_Short task_
Set down exactly the lines from the one with "Model this object" to the one with "four baking trays.", both included, and no line outside that range.

** BEGIN Data for this task **

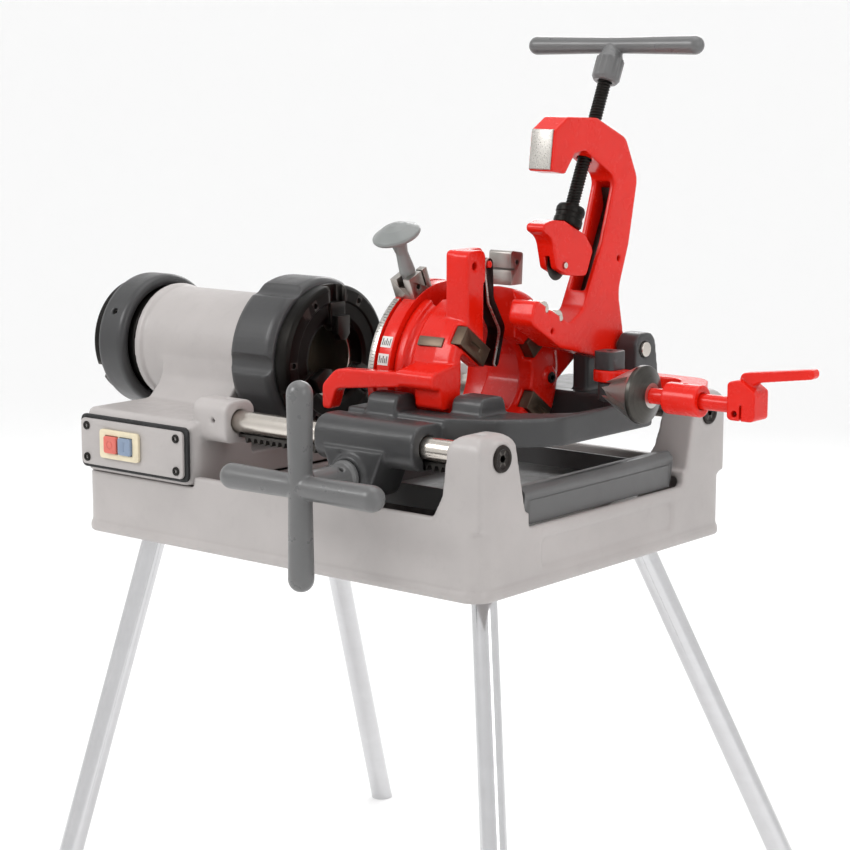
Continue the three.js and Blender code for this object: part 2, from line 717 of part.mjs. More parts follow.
// The cam plate turns against the die head's back and drives the chasers in and out.
const knobTurn = [CAM.knobAngle, 0, 0];
function camPlate() {
  const { x0, x1, r } = CAM;
  const disc = turned("x", [
    [x0, CAM.bore],
    [x0, r - 4],
    [x0 + 8, r],
    [x0 + 12, r],
    [x0 + 12, r - 7],
    [x0 + 17, r - 7],
    [x0 + 17, r - 2],
    [x1, r - 2],
    [x1, CAM.bore],
    [x0, CAM.bore],
  ], 28);
  const clamp = block([x0 + 2, x1 - 1], [-19, 19], [r - 16, r + 26]).rotate(knobTurn);
  return join(disc, clamp);
}
piece("cam_plate", camPlate(), red, dieHead);
const camMiddle = (CAM.x0 + CAM.x1) / 2;
piece(
  "cam_knob",
  turned("z", [
    [CAM.r + 26.4, 0],
    [CAM.r + 26.4, 11],
    [CAM.r + 60, 8],
    [CAM.r + 74, 12],
    [CAM.r + 80, 32],
    [CAM.r + 86, 31],
    [CAM.r + 95, 14],
    [CAM.r + 97, 0],
  ], 16)
    .translate([camMiddle, 0, 0])
    .rotate(knobTurn),
  grey,
  dieHead,
);
const tripLever = plate("x", [EAR.x[0] + 1.4, EAR.x[1] - 4], [
  [-45, 150, 8],
  [-38, 162, 6],
  [-24, 158, 6],
  [-22, 108],
  [3, 68, 6],
  [-12, 18, 5],
  [-26, 18, 5],
  [-12, 64, 8],
  [-37, 102, 6],
]);
piece("trip_lever", cut(tripLever, bar("x", 5.4, [150, 220], [EAR.y, EAR.z], 16)), black, dieHead);
const stopBlock = plate("x", [168, 204], [[17, DIE.r + 0.5], [41, DIE.r + 0.5], [43, 162, 4], [17, 166, 4]]);
piece("stop_block", stopBlock, steel, dieHead);

// ---- pipe cutter: drawn about the pipe's seat, with Z along the feed screw ---------------------------
const cutter = place(CUTTER.x, CUTTER.seatY, CUTTER.seatZ, -CUTTER.lean);
const lean = THREE.MathUtils.degToRad(CUTTER.lean);
const fromSeat = [PIVOT.y - CUTTER.seatY, PIVOT.z - CUTTER.seatZ];
const knuckle = [
  fromSeat[0] * Math.cos(lean) - fromSeat[1] * Math.sin(lean),
  fromSeat[0] * Math.sin(lean) + fromSeat[1] * Math.cos(lean),
];
const ROLLERS = [-17, 17];
const ROLLER = { z: -30, r: 11 };
const WHEEL_Z = 36;

function cutterFrame() {
  const t = CUTTER.half;
  const full = [-t, t];
  const [ky, kz] = knuckle;
  let body = join(
    plate("x", full, [
      [-84, 132, 3],
      [-99, 182, 5],
      [-80, 208, 10],
      [-20, 232, 14],
      [52, 234, 18],
      [100, 196, 20],
      [118, 110, 30],
      [122, 44, 30],
      [ky - 4, kz + 20, 20],
      [ky, kz - 20],
      [30, -66, 14],
      [-46, -58, 12],
      [-48, -26, 6],
      [36, -30, 8],
      [56, -6, 14],
      [61, 90, 30],
      [52, 178, 14],
      [-26, 184, 8],
      [-46, 172, 4],
      [-55, 140, 3],
    ]),
    bar("x", 20, full, knuckle),
  );
  body = cut(
    body,
    bar("x", PIVOT.r + 0.4, [-t - 1, t + 1], knuckle, 16),
    bar("z", CUTTER.screwR + 0.4, [170, 270], [0, 0], 16),
    block([-12.4, 12.4], [-34, 34], [ROLLER.z - 14, 0]),
    ...ROLLERS.map((y) => bar("x", 4.4, [-t - 1, t + 1], [y, ROLLER.z], 12)),
  );
  return body;
}
piece("cutter_frame", cutterFrame(), red, cutter);
ROLLERS.forEach((y, i) => {
  const made = join(
    bar("x", ROLLER.r, [-12, 12], [y, ROLLER.z], 16),
    bar("x", 4, [-17, 17], [y, ROLLER.z], 12),
  );
  piece("cutter_roller_" + (i + 1), made, steel, cutter);
});

const slider = cut(
  plate("x", [-14, 14], [
    [-74, 60, 4],
    [-48, 80, 16],
    [-24, 88],
    [26, 88],
    [51, 76, 6],
    [51, 40, 6],
    [30, 32, 8],
    [10, 26, 4],
    [-14, 26, 6],
    [-40, 58, 16],
  ]),
  block([-3.4, 3.4], [-24, 24], [10, WHEEL_Z + 23]),
  bar("x", 4.3, [-20, 20], [0, WHEEL_Z], 12),
);
piece("cutter_slider", slider, red, cutter);
piece("cutter_wheel", cut(
  turned("x", [[-3, 0], [-3, 10], [-1.5, 12], [-0.6, 20], [0.6, 20], [1.5, 12], [3, 10], [3, 0]], 16),
  bar("x", 4.3, [-4, 4], [0, 0], 12),
).translate([0, 0, WHEEL_Z]), steel, cutter);
piece("wheel_pin", bar("x", 4, [-16, 16], [0, WHEEL_Z], 12), steel, cutter);
piece("feed_screw", turned("z", [
  [88.3, 0],
  [88.3, 17],
  [92, 19],
  [112, 19],
  [116, 17],
  [116, CUTTER.screwR],
  [CUTTER.handle - 38, CUTTER.screwR],
  [CUTTER.handle - 38, 0],
], 16), black, cutter);
const handleBar = new THREE.CapsuleGeometry(12, 250, 3, 10);
handleBar.rotateZ(Math.PI / 2).translate(0, 0, CUTTER.handle);
piece("t_handle", cut(
  join(
    solid(handleBar),
    turned("z", [
      [CUTTER.handle - 52, 0],
      [CUTTER.handle - 52, 16],
      [CUTTER.handle - 46, 19],
      [CUTTER.handle - 20, 17],
      [CUTTER.handle, 11],
      [CUTTER.handle, 0],
    ], 16),
  ),
  bar("z", CUTTER.screwR + GAP, [CUTTER.handle - 60, CUTTER.handle - 37]),
), grey, cutter);

// ---- reamer ---------------------------------------------------------------------------------------
const armZ = [236.4, 252];
const sleeveMiddle = (REAMER.sleeve[0] + REAMER.sleeve[1]) / 2;
const reamerArm = cut(
  join(
    bar("z", 21, [armZ[0], armZ[1]], [REAMER.postX, REAMER.postY]),
    plate("z", armZ, [
      [REAMER.postX, REAMER.postY - 13],
      [440, REAMER.postY - 15, 16],
      [REAMER.sleeve[0] + 4, SPINDLE.y + 12],
      [REAMER.sleeve[1] - 4, SPINDLE.y + 12],
      [464, REAMER.postY + 9, 20],
      [REAMER.postX, REAMER.postY + 13],
    ]),
    bar("x", 20, REAMER.sleeve, axis),
  ),
  bar("x", REAMER.bar + 0.4, [440, 540], axis, 16),
  bar("z", 8.4, [230, 270], [REAMER.postX, REAMER.postY], 16),
);
piece("reamer_arm", reamerArm, red);
piece("reamer_cap", cut(
  plate("z", [armZ[1] + GAP, 276], rectangle(-16, 16, -16, 16, 7)).translate([REAMER.postX, REAMER.postY, 0]),
  bar("z", 8.4, [240, 266], [REAMER.postX, REAMER.postY], 16),
), grey);
piece("reamer_cone", cut(
  turned("x", [
    [REAMER.tip, 0],
    [REAMER.tip + 1, 3],
    [REAMER.rim - 16, REAMER.r],
    [REAMER.rim - 10, REAMER.r],
    [REAMER.rim, 16],
    [REAMER.rim, 0],
  ], 16),
  bar("x", REAMER.bar + GAP, [REAMER.rim - 26, REAMER.rim + 1], [0, 0], 16),
), black, place(0, ...axis));
piece("reamer_bar", join(
  bar("x", REAMER.bar, [REAMER.rim - 25, 566], [0, 0], 16),
  plate("y", [-17, 17], [[556, -16, 6], [594, -16, 6], [594, 20, 6], [572, 34, 6], [556, 30, 6]]),
  plate("y", [-7, 7], [[568, 12], [568, 41, 6], [REAMER.end, 54, 5], [REAMER.end, 42, 5], [592, 31]]),
), red, place(0, ...axis));

// ---- chip tray --------------------------------------------------------------------------------------
const { x0: trayX0, x1: trayX1, y: trayY, z0: trayZ0, z1: trayZ1, wall: trayWall } = TRAY;
piece("chip_tray", cut(
  join(
    plate("z", [trayZ0, trayZ1], rectangle(trayX0, trayX1, -trayY, trayY, 10)),
    plate("y", [-trayY, trayY], [
      [trayX1 - 30, trayZ0 + 4],
      [trayX1 - 4, trayZ0 + 4],
      [trayX1, TRAY.front - 8],
      [trayX1 - 8, TRAY.front],
      [trayX1 - 30, TRAY.front - 4],
    ]),
  ),
  plate("z", [trayZ0 + trayWall, trayZ1 + 1],
    rectangle(trayX0 + trayWall, trayX1 - 30, -trayY + trayWall, trayY - trayWall, 8)),
), grey);

export default machine;
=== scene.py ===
# The looks of a pipe threading machine on four tube legs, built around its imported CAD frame.
import json
import math

import bmesh
import bpy
from mathutils import Matrix, Vector


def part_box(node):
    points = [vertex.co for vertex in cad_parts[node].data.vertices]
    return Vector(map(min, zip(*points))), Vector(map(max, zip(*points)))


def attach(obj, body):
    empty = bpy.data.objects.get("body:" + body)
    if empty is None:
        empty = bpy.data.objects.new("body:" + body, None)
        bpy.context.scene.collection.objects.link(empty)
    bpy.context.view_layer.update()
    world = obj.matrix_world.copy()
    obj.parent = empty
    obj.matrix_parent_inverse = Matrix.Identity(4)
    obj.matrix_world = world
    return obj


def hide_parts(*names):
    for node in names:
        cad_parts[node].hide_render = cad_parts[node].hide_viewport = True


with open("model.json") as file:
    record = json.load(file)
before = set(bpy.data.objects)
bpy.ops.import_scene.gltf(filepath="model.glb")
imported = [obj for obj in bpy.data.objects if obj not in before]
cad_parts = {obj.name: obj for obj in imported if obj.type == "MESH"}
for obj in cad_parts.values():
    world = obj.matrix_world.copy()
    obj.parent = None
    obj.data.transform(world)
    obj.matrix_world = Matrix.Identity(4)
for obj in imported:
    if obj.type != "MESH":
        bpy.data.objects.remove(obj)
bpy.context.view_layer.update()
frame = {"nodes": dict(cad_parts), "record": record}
record = frame["record"]

# ---- the machine's own coordinates: millimetres, from the middle of the base's underside ----
MM = 0.001


def middle(node):
    low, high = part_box(node)
    return (low + high) / 2


SPINDLE_Y = -40
SPINDLE_Z = 238
ORIGIN = Vector((middle("base_casting").x, 0, middle("spindle_tube").z - SPINDLE_Z * MM))


def span(node):
    """A CAD node's box as three pairs, in the machine's own millimetres."""
    low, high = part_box(node)
    return [((low[i] - ORIGIN[i]) / MM, (high[i] - ORIGIN[i]) / MM) for i in range(3)]


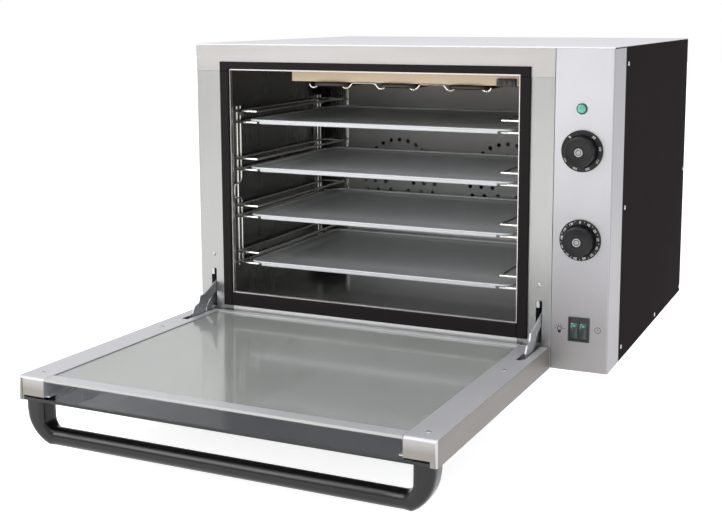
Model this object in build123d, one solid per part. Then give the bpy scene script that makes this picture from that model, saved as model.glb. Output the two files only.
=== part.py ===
"""Counter-top convection oven with a drop-down glass door and four baking trays.

Millimetres. X runs to the right, Y to the rear and Z up. The origin is the centre of the
base rim on which the oven stands. The door is stored fully open, as it hangs in use.
"""
from build123d import *
import os
from math import cos, sin, radians

# Case
case_width = 834.0
case_depth = 700.0
case_height = 572.0
sheet = 1.5                  # case sheet
bend_radius = 3.0            # outside of a visible bend
seam_bend = 1.0              # sharper bend beside a seam
seat_gap = 0.3               # between pieces that are lifted or slid in
cut_margin = 5.0             # how far a cutter runs past what it cuts
control_width = 103.0        # control panel, on the right of the front
strip_depth = 85.0           # stainless return along each side behind the front
post_left = 75.0             # front face beside the mouth
post_right = 62.0
seam_flange = 14.0           # inward folds along the seams and the rear edges
header_step = 1.0            # how far the header stands proud of the posts
hem_height = 3.0             # folded front edge of the top cover
hem_bend = 1.4
cover_skirt = 13.0           # inner skirts of the top cover
cover_skirt_inset = 6.0

# Base pan
pan_wall_height = 30.0
pan_clear = 1.0              # from the pan's rim to the folds above it
rim_width = 36.0
well_height = 14.0
foot_size = 34.0
foot_corner = 8.0
vent_length = 84.0
vent_width = 6.0
vent_pitch = 16.0
vent_count = 8
vent_column = 120.0          # from the middle to each column of slots
vent_shift = 60.0            # rearward

# Louvres in the rear panel
louvre_width = 66.0
louvre_hood = 2.0            # how far a hood overhangs its opening at each end
louvre_opening = 6.0
louvre_rise = 9.0
louvre_proud = 5.0
louvre_rows = 7
louvre_pitch = 20.0
louvre_column = 128.0
louvre_drop = 60.0           # lowest louvre below the fan axis

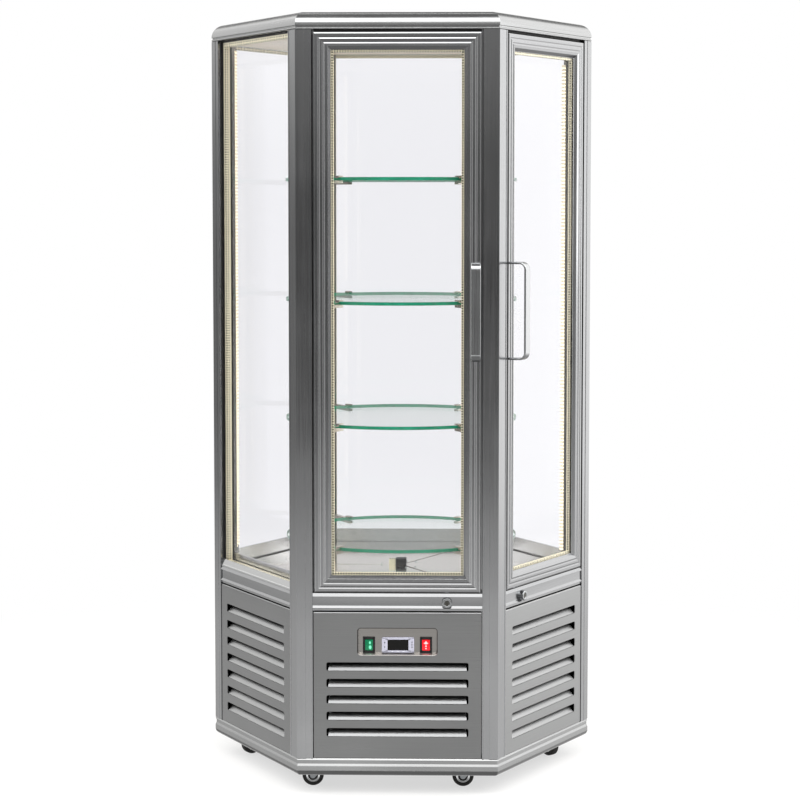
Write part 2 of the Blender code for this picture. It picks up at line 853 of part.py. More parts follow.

** END Data for this task **

_Exercise answer_
Model this object in build123d, one solid per part. Then give the bpy scene script that makes this picture from that model, saved as model.glb. Output the two files only.
=== part.py ===
"""Counter-top convection oven with a drop-down glass door and four baking trays.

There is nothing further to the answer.